In Germany, it is Morgan Stanley which stands accused (and its boss who has had to go), due to its involvement in a litigious sale of EDF’s stake in the company EnBW. Finally, and on a provisional basis, it would be remiss not to cite Visa, Mastercard, Bank of America, JPMorgan Chase, Citibank, Wells Fargo and Capital One: by virtue of an American law allowing them to settle out of court to avoid prosecution, they are going to pay around 7 billion dollars to put an end to accusations of making unwarranted charges in transactions. The complaint had been lodged in…….2005.

Under these conditions one can hardly talk about isolated cases and content oneself with pinning the blame on the small fry. Bob Diamond’s  resignation from Barclays is a turning point, at a time when the Bank of England itself has been taken to task and its governor Sir Mervyn King has to leap to its defence.

Constituting the visible part of the financial system, the banks are no longer getting a good press, despite campaigns maintaining that they put clients’ needs first. The voice of the people can be heard replying: “to rip them off better!” This is probably one of the factors that has lead the IMF to express its concerns about the “adjustment fatigue” that the ‘budget adjustment plans’ might lead to. One can only admire the understatement, for is that really all we are talking about when we see the situation in Spain? Recent protests organized via social networks have not waited for the trade union protest on the 19th July, while the new Government measures destined to bring the regions to heel were unveiled.

These measures are the replication on a countrywide scale of the strangleholds applied so relentlessly to the Eurozone: financial aid is granted to the Spanish regions which have had to agree to extremely high interest rates on the bond market, in return for showing a clean bill of health, or in other words for respecting the obligation to drastically reduce the deficit. Knowing that the education, health and social security budgets are handled, to a very large extent, at regional level, one understands that the noose has been tightened. Spain is getting back to its ancient traditions; how long before the return of the Spanish Inquisition so cherished by Isabel the Catholic?
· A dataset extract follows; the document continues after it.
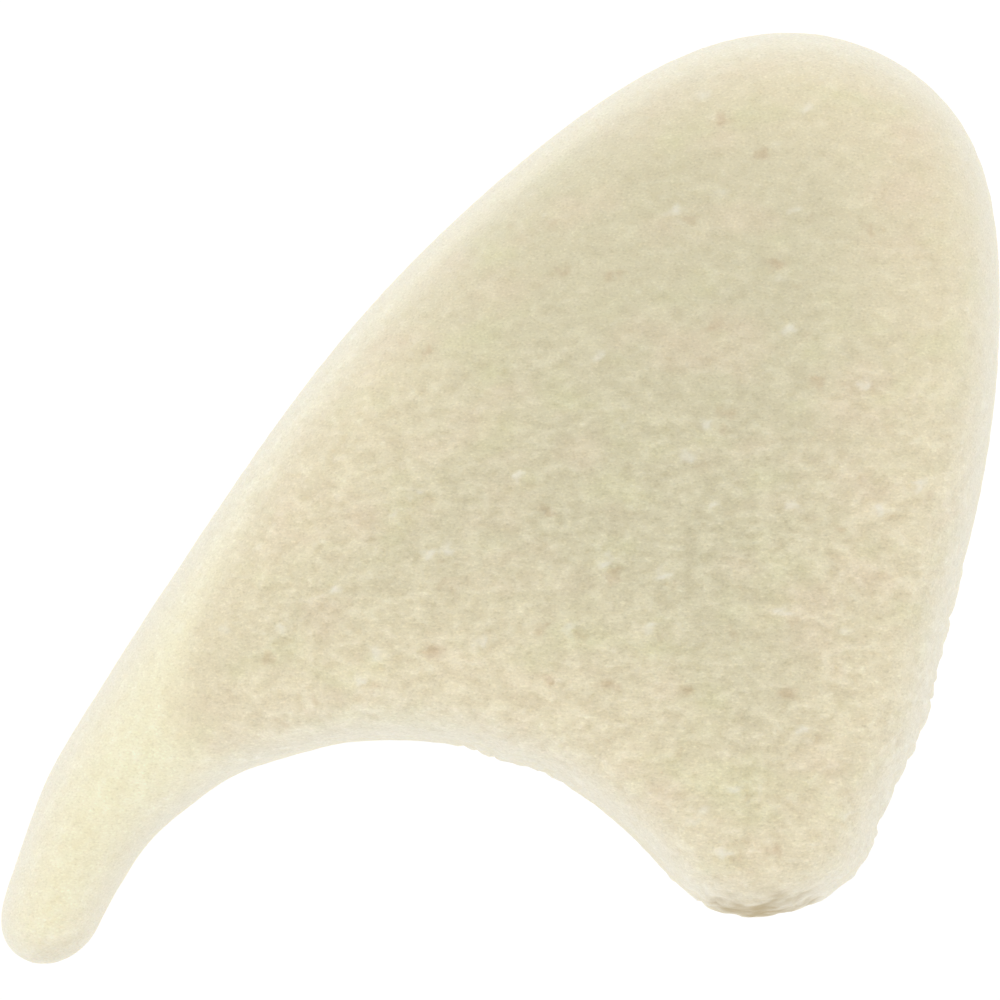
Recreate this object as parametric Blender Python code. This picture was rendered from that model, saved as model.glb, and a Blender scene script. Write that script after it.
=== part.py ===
"""Foam toe separator: one moulded pad of soft latex foam that sits between two toes.

The pad lies on its flat side. Seen from above, a round web arch opens towards -Y. A short
lobe ends the pad at the right of the arch, a slender tail ends it at the left, and between
them the body rises to a round crown. The web of skin between the toes goes in the arch.

The pad is a loft. Its sections stand on rays that fan out from the arch's centre, from the
lobe's tip round to the tail's tip, and each is a slab with soft edges.
"""

import math
from collections import namedtuple

import bmesh
import bpy
import numpy as np

MM = 0.001

# Driving sizes, as seen from above.
ARCH_RADIUS = 9.6 * MM  # the web arch, from its centre to its crown
BODY_REACH = 32.0 * MM  # the longest section, from the arch to the crown of the pad
LOBE_WIDTH = 8.0 * MM
TAIL_WIDTH = 4.0 * MM
LOBE_TIP_LENGTH = 2.7 * MM  # how far from its tip the lobe narrows
TAIL_TIP_LENGTH = 2.0 * MM

# Driving sizes, as seen from the side.
BODY_THICKNESS = 10.0 * MM
TAIL_THICKNESS = 5.0 * MM
EDGE_ROUND = 2.4 * MM  # how far in from the outline the walls round over
SHOULDER_DROP = 0.8 * MM  # how much lower the top face is where its edge starts
SHOULDER_RUN = 7.0 * MM  # how far in from the outline the top face levels out

# How finely the foam is faceted.
BODY_STATIONS = 60
TIP_STATIONS = 6
EDGE_ANGLES = (0, 14, 30, 48, 68, 90)  # degrees round each soft edge
FACE_SPANS = 5  # spans across the face between the two edges
CORNER_BLEND = 2  # power of the soft minimum of the distances to the two edges
SLOPE_STEP = 1e-4  # radians, for reading the outline's slope

POLE_MERGE = 1e-6
FOAM_COLOUR = (0.74, 0.68, 0.52, 1.0)
FOAM_ROUGHNESS = 0.9

# One row for each section, from the lobe's tip to the tail's tip.
# angle: degrees from +X round the arch's centre; arch: its inner end, from that centre;
# width: from its inner to its outer end; height_in, height_out: thickness at those ends;
# edge_in, edge_out: how far the foam rounds over there.
Section = namedtuple("Section", "angle arch width height_in height_out edge_in edge_out")
SECTIONS = (
    Section(9.3, 1.265 * ARCH_RADIUS, 0.95 * LOBE_WIDTH, 0.92 * BODY_THICKNESS, 0.92 * BODY_THICKNESS,
            0.80 * EDGE_ROUND, 0.90 * EDGE_ROUND),
    Section(14, 1.30 * ARCH_RADIUS, 1.01 * LOBE_WIDTH, 0.96 * BODY_THICKNESS, 0.94 * BODY_THICKNESS,
            0.75 * EDGE_ROUND, 0.90 * EDGE_ROUND),
    Section(18, 1.29 * ARCH_RADIUS, 1.07 * LOBE_WIDTH, 0.98 * BODY_THICKNESS, 0.96 * BODY_THICKNESS,
            0.75 * EDGE_ROUND, 0.90 * EDGE_ROUND),
    Section(24, 1.245 * ARCH_RADIUS, 0.36 * BODY_REACH, 1.00 * BODY_THICKNESS, 0.96 * BODY_THICKNESS,
            0.70 * EDGE_ROUND, 0.90 * EDGE_ROUND),
    Section(30, 1.205 * ARCH_RADIUS, 0.443 * BODY_REACH, 1.00 * BODY_THICKNESS, 0.94 * BODY_THICKNESS,
            0.70 * EDGE_ROUND, 0.90 * EDGE_ROUND),
    Section(42, 1.14 * ARCH_RADIUS, 0.682 * BODY_REACH, 1.00 * BODY_THICKNESS, 0.88 * BODY_THICKNESS,
            0.70 * EDGE_ROUND, 1.00 * EDGE_ROUND),
    Section(48, 1.115 * ARCH_RADIUS, 0.82 * BODY_REACH, 1.00 * BODY_THICKNESS, 0.84 * BODY_THICKNESS,
            0.70 * EDGE_ROUND, 1.10 * EDGE_ROUND),
    Section(54, 1.085 * ARCH_RADIUS, 0.947 * BODY_REACH, 1.00 * BODY_THICKNESS, 0.79 * BODY_THICKNESS,
            0.70 * EDGE_ROUND, 1.20 * EDGE_ROUND),
    Section(60, 1.05 * ARCH_RADIUS, 1.00 * BODY_REACH, 1.00 * BODY_THICKNESS, 0.75 * BODY_THICKNESS,
            0.70 * EDGE_ROUND, 1.30 * EDGE_ROUND),
    Section(66, 1.04 * ARCH_RADIUS, 0.984 * BODY_REACH, 1.00 * BODY_THICKNESS, 0.73 * BODY_THICKNESS,
            0.70 * EDGE_ROUND, 1.40 * EDGE_ROUND),
    Section(72, 1.03 * ARCH_RADIUS, 0.905 * BODY_REACH, 0.99 * BODY_THICKNESS, 0.72 * BODY_THICKNESS,
            0.70 * EDGE_ROUND, 1.50 * EDGE_ROUND),
    Section(78, 1.015 * ARCH_RADIUS, 0.78 * BODY_REACH, 0.97 * BODY_THICKNESS, 0.71 * BODY_THICKNESS,
            0.70 * EDGE_ROUND, 1.50 * EDGE_ROUND),
    Section(90, 1.00 * ARCH_RADIUS, 0.555 * BODY_REACH, 0.93 * BODY_THICKNESS, 0.69 * BODY_THICKNESS,
            0.70 * EDGE_ROUND, 1.50 * EDGE_ROUND),
    Section(102, 1.00 * ARCH_RADIUS, 0.39 * BODY_REACH, 0.86 * BODY_THICKNESS, 0.67 * BODY_THICKNESS,
            0.70 * EDGE_ROUND, 1.45 * EDGE_ROUND),
    Section(114, 1.01 * ARCH_RADIUS, 0.283 * BODY_REACH, 0.77 * BODY_THICKNESS, 0.64 * BODY_THICKNESS,
            0.70 * EDGE_ROUND, 1.30 * EDGE_ROUND),
    Section(126, 1.05 * ARCH_RADIUS, 1.70 * TAIL_WIDTH, 1.35 * TAIL_THICKNESS, 1.22 * TAIL_THICKNESS,
            0.70 * EDGE_ROUND, 1.15 * EDGE_ROUND),
    Section(138, 1.08 * ARCH_RADIUS, 1.385 * TAIL_WIDTH, 1.18 * TAIL_THICKNESS, 1.14 * TAIL_THICKNESS,
            0.70 * EDGE_ROUND, 1.00 * EDGE_ROUND),
    Section(150, 1.13 * ARCH_RADIUS, 1.175 * TAIL_WIDTH, 1.07 * TAIL_THICKNESS, 1.07 * TAIL_THICKNESS,
            0.70 * EDGE_ROUND, 0.90 * EDGE_ROUND),
    Section(162, 1.17 * ARCH_RADIUS, 1.02 * TAIL_WIDTH, 1.01 * TAIL_THICKNESS, 1.01 * TAIL_THICKNESS,
            0.70 * EDGE_ROUND, 0.80 * EDGE_ROUND),
    Section(169, 1.205 * ARCH_RADIUS, 0.97 * TAIL_WIDTH, 1.00 * TAIL_THICKNESS, 1.00 * TAIL_THICKNESS,
            0.70 * EDGE_ROUND, 0.75 * EDGE_ROUND),
    Section(177.6, 1.225 * ARCH_RADIUS, 0.97 * TAIL_WIDTH, 0.96 * TAIL_THICKNESS, 0.96 * TAIL_THICKNESS,
            0.70 * EDGE_ROUND, 0.70 * EDGE_ROUND),
)


def smooth_through(knots, values):
    """A natural cubic spline through the rows, as a function of the angle."""
    count = len(knots)
    gaps = np.diff(knots)
    slopes = np.diff(values) / gaps
    matrix = np.eye(count)
    right = np.zeros(count)
    for i in range(1, count - 1):
        matrix[i, i - 1 : i + 2] = gaps[i - 1], 2 * (gaps[i - 1] + gaps[i]), gaps[i]
        right[i] = 6 * (slopes[i] - slopes[i - 1])
    bends = np.linalg.solve(matrix, right)

    def value_at(angle):
        i = int(np.clip(np.searchsorted(knots, angle) - 1, 0, count - 2))
        before, after, gap = angle - knots[i], knots[i + 1] - angle, gaps[i]
        curved = (bends[i] * after**3 + bends[i + 1] * before**3) / (6 * gap)
        straight = (values[i] / gap - bends[i] * gap / 6) * after
        straight += (values[i + 1] / gap - bends[i + 1] * gap / 6) * before
        return float(curved + straight)

    return value_at


class Pad:
    """The pad's outline and heights, as functions of the section's angle in radians."""

    def __init__(self, rows):
        knots = np.radians([row.angle for row in rows])
        self.value = {
            name: smooth_through(knots, np.array([getattr(row, name) for row in rows]))
            for name in Section._fields[1:]
        }
        self.lobe_tip, self.tail_tip = knots[0], knots[-1]
        self.lobe_round = self.lobe_tip + LOBE_TIP_LENGTH / self.middle(self.lobe_tip)
        self.tail_round = self.tail_tip - TAIL_TIP_LENGTH / self.middle(self.tail_tip)

    def middle(self, angle):
        """Distance from the arch's centre to the middle of the section."""
        return self.value["arch"](angle) + self.value["width"](angle) / 2

    def narrowing(self, angle):
        """Share of its width that a section keeps: 1 along the body, and 0 at the two tips."""
        if angle < self.lobe_round:
            gone = (self.lobe_round - angle) / (self.lobe_round - self.lobe_tip)
        elif angle > self.tail_round:
            gone = (angle - self.tail_round) / (self.tail_tip - self.tail_round)
        else:
            gone = 0.0
        return math.sqrt(max(0.0, 1 - gone**2))

    def ends(self, angle):
        """The section's inner and outer end, from the arch's centre."""
        angle = min(max(angle, self.lobe_tip), self.tail_tip)
        half = self.value["width"](angle) / 2 * self.narrowing(angle)
        middle = self.middle(angle)
        return middle - half, middle + half

    def stretches(self, angle):
        """How much longer a step along the ray is than the same step square to the outline."""
        before, after = self.ends(angle - SLOPE_STEP), self.ends(angle + SLOPE_STEP)
        return [
            math.hypot(1, (b - a) / (2 * SLOPE_STEP) / radius)
            for a, b, radius in zip(before, after, self.ends(angle))
        ]

    def stations(self):
        """The angles of the sections, closer together where the two tips round off."""
        steps = [math.sin(math.pi / 2 * i / TIP_STATIONS) for i in range(TIP_STATIONS, 0, -1)]
        lobe = [self.lobe_round + (self.lobe_tip - self.lobe_round) * step for step in steps]
        tail = [self.tail_round + (self.tail_tip - self.tail_round) * step for step in steps]
        body = np.linspace(self.lobe_round, self.tail_round, BODY_STATIONS)
        return [*lobe, *body, *reversed(tail)]

    def section(self, angle):
        """The closed ring of one section, as (distance from the arch's centre, height) pairs."""
        inner, outer = self.ends(angle)
        stretch_in, stretch_out = self.stretches(angle)
        width = outer - inner
        edge_in, edge_out = self.value["edge_in"](angle), self.value["edge_out"](angle)
        room = 0.45 * width
        run_in, run_out = min(edge_in * stretch_in, room), min(edge_out * stretch_out, room)
        curve = [1 - math.cos(math.radians(a)) for a in EDGE_ANGLES]
        across = [inner + run_in * c for c in curve]
        face = np.linspace(inner + run_in, outer - run_out, FACE_SPANS + 1)
        across += list(face[1:-1]) + [outer - run_out * c for c in reversed(curve)]

        top, bottom = [], []
        for radius in across:
            share = (radius - inner) / width if width > POLE_MERGE else 0.5
            nearest = soft_minimum((radius - inner) / stretch_in, (outer - radius) / stretch_out)
            thickness = mix(self.value["height_in"](angle), self.value["height_out"](angle), share)
            rise = round_over(nearest / mix(edge_in, edge_out, share))
            shoulder = SHOULDER_DROP * (1 - min(nearest / SHOULDER_RUN, 1)) ** 2
            top.append((radius, thickness / 2 + rise * (thickness / 2 - shoulder)))
            bottom.append((radius, thickness / 2 - rise * thickness / 2))
        return top + bottom[-2:0:-1]


def mix(a, b, share):
    return a + (b - a) * share


def soft_minimum(a, b):
    """The smaller of two distances, with no crease where they are equal."""
    if min(a, b) <= 0:
        return 0.0
    return (a**-CORNER_BLEND + b**-CORNER_BLEND) ** (-1 / CORNER_BLEND)


def round_over(share):
    """Rise of a quarter round: 0 at the outline, and 1 once the share reaches 1."""
    return math.sqrt(1 - (1 - min(share, 1)) ** 2)


def foam_material():
    material = bpy.data.materials.new("latex_foam")
    material.use_nodes = True
    shader = material.node_tree.nodes["Principled BSDF"]
    shader.inputs["Base Color"].default_value = FOAM_COLOUR
    shader.inputs["Roughness"].default_value = FOAM_ROUGHNESS
    shader.inputs["Metallic"].default_value = 0.0
    return material


def loft(pad):
    """A closed mesh through the pad's sections, with its outline centred on the origin."""
    mesh = bmesh.new()
    rings = []
    for angle in pad.stations():
        along, up = math.cos(angle), math.sin(angle)
        rings.append([mesh.verts.new((r * along, r * up, z)) for r, z in pad.section(angle)])
    for ring, following in zip(rings, rings[1:]):
        for i in range(len(ring)):
            j = (i + 1) % len(ring)
            mesh.faces.new((ring[i], ring[j], following[j], following[i]))
    bmesh.ops.remove_doubles(mesh, verts=mesh.verts, dist=POLE_MERGE)
    bmesh.ops.recalc_face_normals(mesh, faces=mesh.faces)
    corners = np.array([vert.co for vert in mesh.verts])
    middle = (corners.min(axis=0) + corners.max(axis=0)) / 2
    bmesh.ops.translate(mesh, verts=mesh.verts, vec=(-middle[0], -middle[1], 0))
    return mesh


def make_foam_pad(collection):
    solid = loft(Pad(SECTIONS))
    data = bpy.data.meshes.new("foam_pad")
    solid.to_mesh(data)
    solid.free()
    data.materials.append(foam_material())
    data.shade_smooth()
    pad = bpy.data.objects.new("foam_pad", data)
    collection.objects.link(pad)
    return pad


def main():
    for obj in list(bpy.data.objects):
        bpy.data.objects.remove(obj)
    collection = bpy.data.collections.new("foam_toe_separator")
    bpy.context.scene.collection.children.link(collection)
    make_foam_pad(collection)


main()
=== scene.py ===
# %% [markdown]
# A foam toe separator
#
# The object is one small pad of soft latex foam, as long as a thumb's end joint, that sits
# between two toes. It was poured into a mould, so it has no seams: its look is all in its
# soft round edges and in its skin, which is crumpled like the skin on boiled milk.
#
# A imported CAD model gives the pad's true size and outline. This script keeps both and adds
# what CAD leaves out: the skin's relief, the foam's colour and translucence, and the light.

# %% Load the fixed frame
import math

import bmesh
import bpy
import numpy as np
from mathutils import Matrix, Vector, bvhtree, kdtree, noise


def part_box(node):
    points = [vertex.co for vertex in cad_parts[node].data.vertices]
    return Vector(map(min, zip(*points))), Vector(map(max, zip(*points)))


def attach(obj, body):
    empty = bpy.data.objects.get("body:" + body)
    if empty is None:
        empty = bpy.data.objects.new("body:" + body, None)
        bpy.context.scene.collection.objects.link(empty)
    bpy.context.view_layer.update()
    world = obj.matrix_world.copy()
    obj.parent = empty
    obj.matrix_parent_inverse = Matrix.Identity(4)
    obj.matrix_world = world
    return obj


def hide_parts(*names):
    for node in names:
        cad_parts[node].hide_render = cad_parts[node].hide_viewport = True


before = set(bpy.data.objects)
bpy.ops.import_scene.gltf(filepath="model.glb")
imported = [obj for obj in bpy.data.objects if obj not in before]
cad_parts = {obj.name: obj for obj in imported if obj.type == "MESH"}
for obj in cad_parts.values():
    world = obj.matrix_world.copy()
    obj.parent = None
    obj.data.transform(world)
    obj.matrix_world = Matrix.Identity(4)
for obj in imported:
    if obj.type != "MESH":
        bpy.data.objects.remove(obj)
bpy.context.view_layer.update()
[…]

Not being able to obtain the consent of the victims, who are under no illusions about the fate awaiting them, they content themselves with depression and resignation. Not without a few cunning plans destined to help sweeten the pill when the margins for manoeuvre seem limited, as is the case in France. But it seems that the latest – the adoption of the ‘balanced budget rule’- does indeed require a revision of the constitution and cannot be adopted with a simple “organic law”, which had been presented as being easier to undo. The game is getting more complicated.

Yesterday, the General Rapporteur to the Socialist Party, François Marc, sketched out a solid argument: “the harmonization of government budget rules would be a good thing in principle, as long as it is within the context of a Europe-wide growth strategy”. He added, “without fiscal union in Europe, we will never get Eurobonds or the pooling of sovereign debts”. This is the bet that will be banked upon, which the representative of the left wing of the Socialist Party, the Minister of Social Economy, Benoît Hamon, has committed himself to supporting, since “growth has been placed at the heart of the European project once again”. At the same time, congratulating himself for the implementation of an “integrated supervision, a fundamental step forward which will allow us to exercise more control over the financial sector”. According to him, the European leaders have “started to draw up a road map for a union of solidarity”

Let’s hope that columnists are not required to drop their objective stance.